#### DATA SEGMENT ####

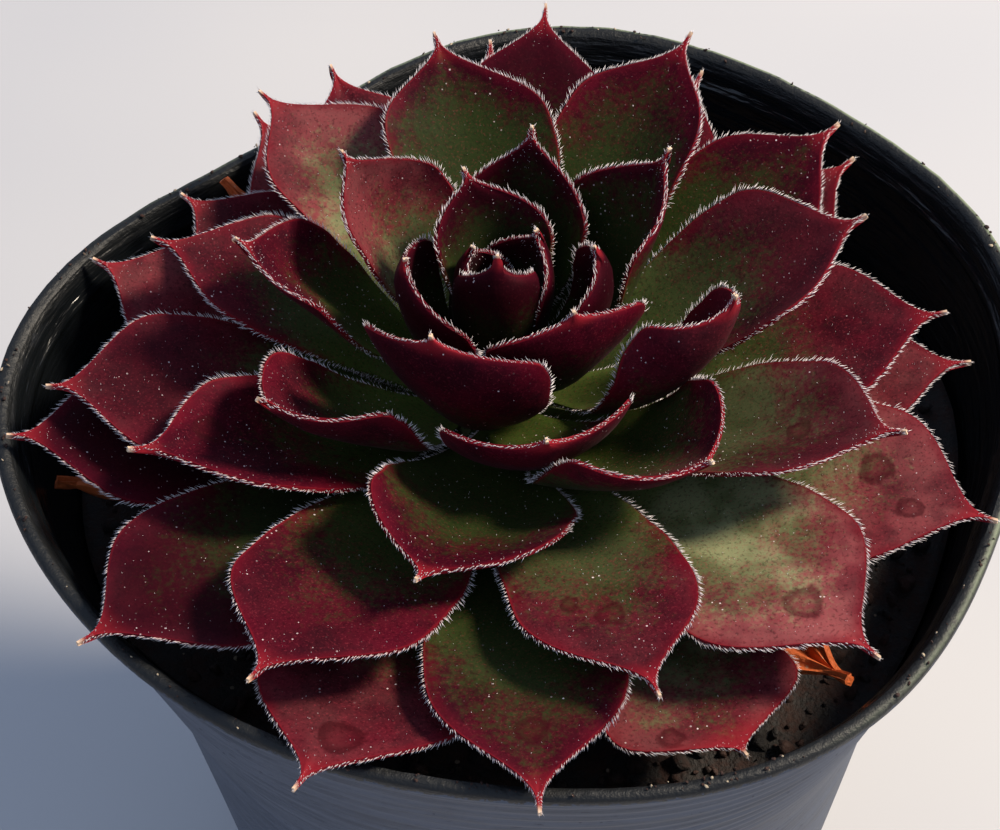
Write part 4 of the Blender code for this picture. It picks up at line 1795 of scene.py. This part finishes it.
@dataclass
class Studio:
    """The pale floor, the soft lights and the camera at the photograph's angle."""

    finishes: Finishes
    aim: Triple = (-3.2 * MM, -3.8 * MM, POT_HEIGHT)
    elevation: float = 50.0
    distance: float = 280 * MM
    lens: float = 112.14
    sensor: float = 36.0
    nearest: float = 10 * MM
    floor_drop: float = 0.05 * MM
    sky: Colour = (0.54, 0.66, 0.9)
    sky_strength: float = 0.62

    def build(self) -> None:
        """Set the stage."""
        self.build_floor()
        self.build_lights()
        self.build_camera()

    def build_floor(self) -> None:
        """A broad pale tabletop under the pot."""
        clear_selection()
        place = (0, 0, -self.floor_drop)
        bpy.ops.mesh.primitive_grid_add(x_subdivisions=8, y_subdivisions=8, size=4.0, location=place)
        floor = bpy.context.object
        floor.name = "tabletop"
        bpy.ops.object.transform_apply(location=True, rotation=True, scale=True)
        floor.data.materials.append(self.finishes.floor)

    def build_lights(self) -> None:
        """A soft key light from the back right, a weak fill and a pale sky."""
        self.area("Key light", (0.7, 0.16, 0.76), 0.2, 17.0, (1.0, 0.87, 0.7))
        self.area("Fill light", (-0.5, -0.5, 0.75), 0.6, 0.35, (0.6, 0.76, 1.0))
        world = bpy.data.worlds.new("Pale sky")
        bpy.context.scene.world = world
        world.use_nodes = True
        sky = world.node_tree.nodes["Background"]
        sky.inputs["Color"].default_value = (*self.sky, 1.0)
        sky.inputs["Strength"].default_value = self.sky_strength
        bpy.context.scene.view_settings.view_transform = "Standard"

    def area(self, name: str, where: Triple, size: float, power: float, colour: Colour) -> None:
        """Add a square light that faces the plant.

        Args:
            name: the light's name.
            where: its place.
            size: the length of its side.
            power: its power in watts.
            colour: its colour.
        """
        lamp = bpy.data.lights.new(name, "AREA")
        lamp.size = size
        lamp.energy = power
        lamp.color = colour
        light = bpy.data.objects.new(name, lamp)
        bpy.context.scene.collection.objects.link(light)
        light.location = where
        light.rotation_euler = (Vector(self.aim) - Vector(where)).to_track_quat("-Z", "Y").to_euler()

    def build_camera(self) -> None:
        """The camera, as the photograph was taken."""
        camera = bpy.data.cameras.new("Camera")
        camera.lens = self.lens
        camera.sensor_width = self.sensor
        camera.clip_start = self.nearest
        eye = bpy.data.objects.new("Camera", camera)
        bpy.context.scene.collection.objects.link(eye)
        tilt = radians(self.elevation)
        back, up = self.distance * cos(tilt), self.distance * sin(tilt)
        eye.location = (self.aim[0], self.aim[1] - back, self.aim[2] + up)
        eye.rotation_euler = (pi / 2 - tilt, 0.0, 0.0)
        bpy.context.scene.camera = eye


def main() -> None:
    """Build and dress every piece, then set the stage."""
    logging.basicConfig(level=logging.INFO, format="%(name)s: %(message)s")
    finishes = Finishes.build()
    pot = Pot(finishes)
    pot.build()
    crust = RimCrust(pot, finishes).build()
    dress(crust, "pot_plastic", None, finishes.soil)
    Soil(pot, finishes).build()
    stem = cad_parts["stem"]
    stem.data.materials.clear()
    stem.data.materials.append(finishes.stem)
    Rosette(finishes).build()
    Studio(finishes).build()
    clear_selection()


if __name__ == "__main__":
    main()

####

## TO BE DONE
Print only the lines that run from the start of the listing to the line bearing "self.build_camera()"; please keep the first line and that last one, exactly as they appear.

## WRITTEN ANSWER
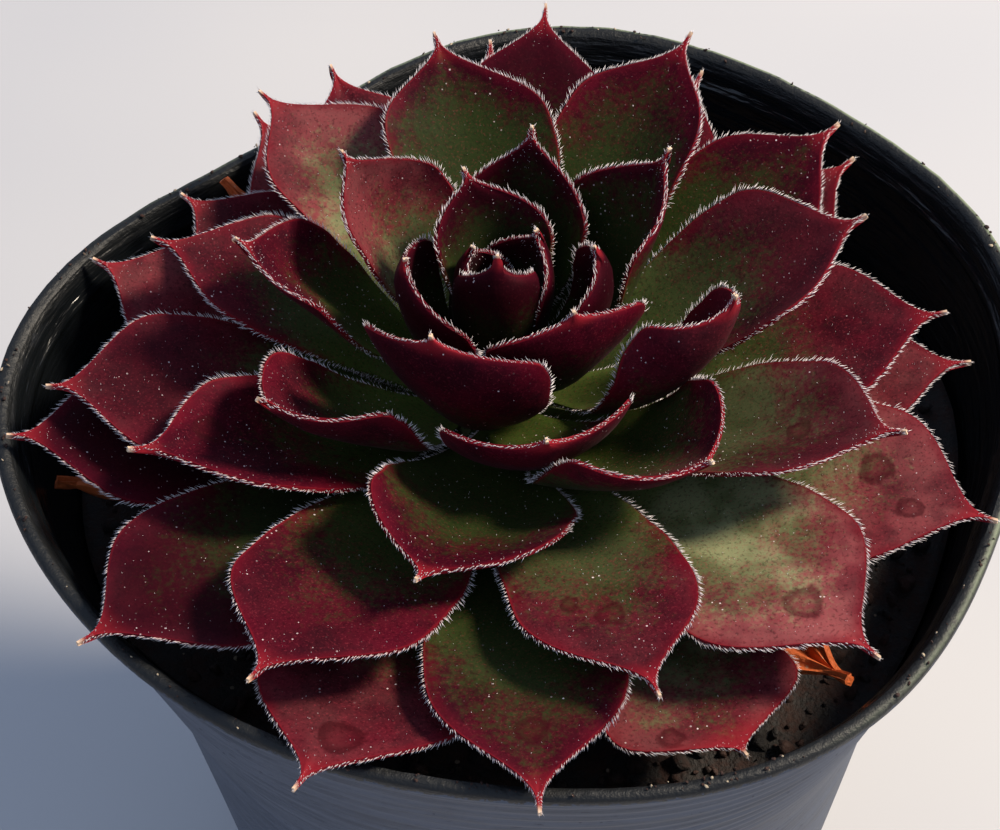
Write part 4 of the Blender code for this picture. It picks up at line 1795 of scene.py. This part finishes it.
@dataclass
class Studio:
    """The pale floor, the soft lights and the camera at the photograph's angle."""

    finishes: Finishes
    aim: Triple = (-3.2 * MM, -3.8 * MM, POT_HEIGHT)
    elevation: float = 50.0
    distance: float = 280 * MM
    lens: float = 112.14
    sensor: float = 36.0
    nearest: float = 10 * MM
    floor_drop: float = 0.05 * MM
    sky: Colour = (0.54, 0.66, 0.9)
    sky_strength: float = 0.62

    def build(self) -> None:
        """Set the stage."""
        self.build_floor()
        self.build_lights()
        self.build_camera()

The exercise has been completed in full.